◆ What to work on: Go through the listing and return every line with "finishes" in it.

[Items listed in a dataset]

● ● ● ● ●

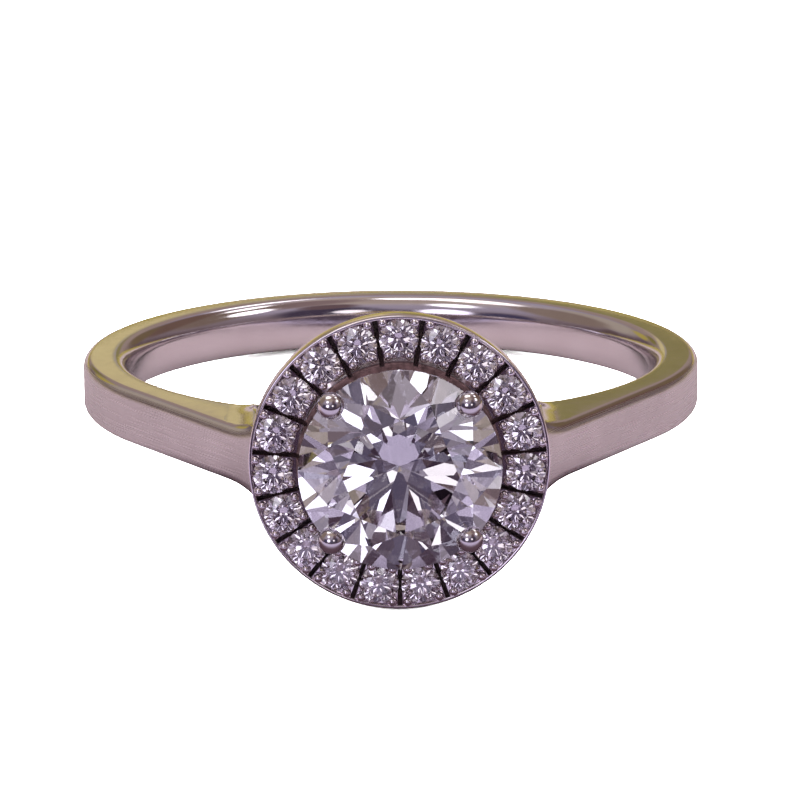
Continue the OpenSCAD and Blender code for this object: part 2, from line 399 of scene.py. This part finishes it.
def satin_metal(name, dark, light, stretched):
    """Metal with fine lines that run around the band, closer together across it than along it."""
    material, tree, shader = new_material(name)
    shader.inputs["Metallic"].default_value = 1.0
    place = in_ring_frame(tree)
    split = node(tree, "ShaderNodeSeparateXYZ")
    tree.links.new(place, split.inputs["Vector"])
    around = node(tree, "ShaderNodeMath", operation="ARCTAN2")
    tree.links.new(split.outputs["X"], around.inputs[0])
    tree.links.new(split.outputs["Y"], around.inputs[1])
    brushed = node(tree, "ShaderNodeCombineXYZ")
    tree.links.new(around.outputs["Value"], brushed.inputs["X"])
    stretch = node(tree, "ShaderNodeMath", operation="MULTIPLY")
    stretch.inputs[1].default_value = stretched
    tree.links.new(split.outputs["Z"], stretch.inputs[0])
    tree.links.new(stretch.outputs["Value"], brushed.inputs["Y"])
    lines = noise(tree, brushed.outputs["Vector"], scale=4.0, detail=5.0)
    colour = mottled(tree, noise(tree, place, scale=0.6), dark, light)
    tree.links.new(colour, shader.inputs["Base Color"])
    tree.links.new(ranged(tree, lines, low=0.24, high=0.36), shader.inputs["Roughness"])
    bumped(tree, shader, lines, strength=0.15, distance=0.00001)
    return material


# Painted shade: dark, dull metal for the halo's cuts and collar, where shade falls
def painted_shade_metal(name, dark, light):
    material, tree, shader = new_material(name)
    place = in_ring_frame(tree)
    shader.inputs["Metallic"].default_value = 0.6
    colour = mottled(tree, noise(tree, place, scale=5.0), dark, light)
    tree.links.new(colour, shader.inputs["Base Color"])
    dullness = ranged(tree, noise(tree, place, scale=9.0), low=0.4, high=0.6)
    tree.links.new(dullness, shader.inputs["Roughness"])
    return material


def clear_stone(name, dark, light):
    material, tree, shader = new_material(name)
    place = in_ring_frame(tree)
    shader.inputs["Transmission Weight"].default_value = 1.0
    shader.inputs["IOR"].default_value = 2.42
    shader.inputs["Roughness"].default_value = 0.0
    colour = mottled(tree, noise(tree, place, scale=0.5), dark, light)
    tree.links.new(colour, shader.inputs["Base Color"])
    return material


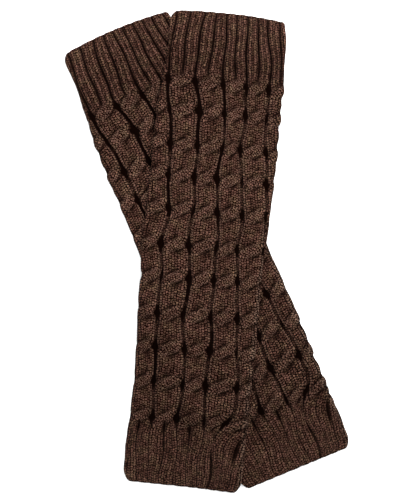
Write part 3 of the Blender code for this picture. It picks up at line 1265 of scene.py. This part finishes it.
class NodeSheet:
    """A small helper that places shader nodes and links them."""

    def __init__(self, tree: bpy.types.NodeTree) -> None:
        """Work on this node tree."""
        self.tree = tree

    def add(self, kind: str, *inputs: object, **settings: object) -> bpy.types.Node:
        """Add a node, set its settings, and link or set its inputs in order.

        Args:
            kind: The node's type.
            inputs: A socket to link, a value to set, or None to leave an input alone.
            settings: Attributes of the node.

        Returns:
            The node.
        """
        node = self.tree.nodes.new(kind)
        for key, value in settings.items():
            setattr(node, key, value)
        for socket, value in zip(node.inputs, inputs):
            if isinstance(value, bpy.types.NodeSocket):
                self.tree.links.new(value, socket)
            elif value is not None:
                socket.default_value = value
        return node

    def math(self, operation: str, *inputs: object, clamp: bool = False) -> bpy.types.NodeSocket:
        """The result of one step of arithmetic."""
        return self.add("ShaderNodeMath", *inputs, operation=operation, use_clamp=clamp).outputs[0]

    def mix(self, share: object, first: object, second: object) -> bpy.types.NodeSocket:
        """A mix of two colours.

        Args:
            share: How much of the second there is.
            first: A colour or a socket.
            second: A colour or a socket.

        Returns:
            The mixed colour's socket.
        """
        node = self.tree.nodes.new("ShaderNodeMix")
        node.data_type = "RGBA"
        sockets = [s for s in node.inputs if s.enabled]
        for socket, value in zip(sockets, (share, first, second)):
            if isinstance(value, bpy.types.NodeSocket):
                self.tree.links.new(value, socket)
            else:
                socket.default_value = value
        return [s for s in node.outputs if s.enabled][0]

    def attribute(self, name: str) -> bpy.types.NodeSocket:
        """The value of one of the mesh's attributes."""
        return self.add("ShaderNodeAttribute", attribute_name=name).outputs["Fac"]

    def noise(self, place: bpy.types.NodeSocket, speckle: Speckle) -> bpy.types.Node:
        """A speckle's bare noise in space."""
        settings = (speckle.scale, speckle.detail, speckle.roughness)
        return self.add("ShaderNodeTexNoise", place, None, *settings)

    def set_off(self, value: bpy.types.NodeSocket, speckle: Speckle) -> bpy.types.NodeSocket:
        """A speckle's noise as it is read."""
        return self.math("MULTIPLY_ADD", value, speckle.gain, speckle.shift, clamp=True)

    def speckle(self, place: bpy.types.NodeSocket, speckle: Speckle) -> bpy.types.NodeSocket:
        """A speckle at each place, from 0 to 1."""
        return self.set_off(self.noise(place, speckle).outputs["Fac"], speckle)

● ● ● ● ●

◆ The answer:
Continue the OpenSCAD and Blender code for this object: part 2, from line 399 of scene.py. This part finishes it.
Write part 3 of the Blender code for this picture. It picks up at line 1265 of scene.py. This part finishes it.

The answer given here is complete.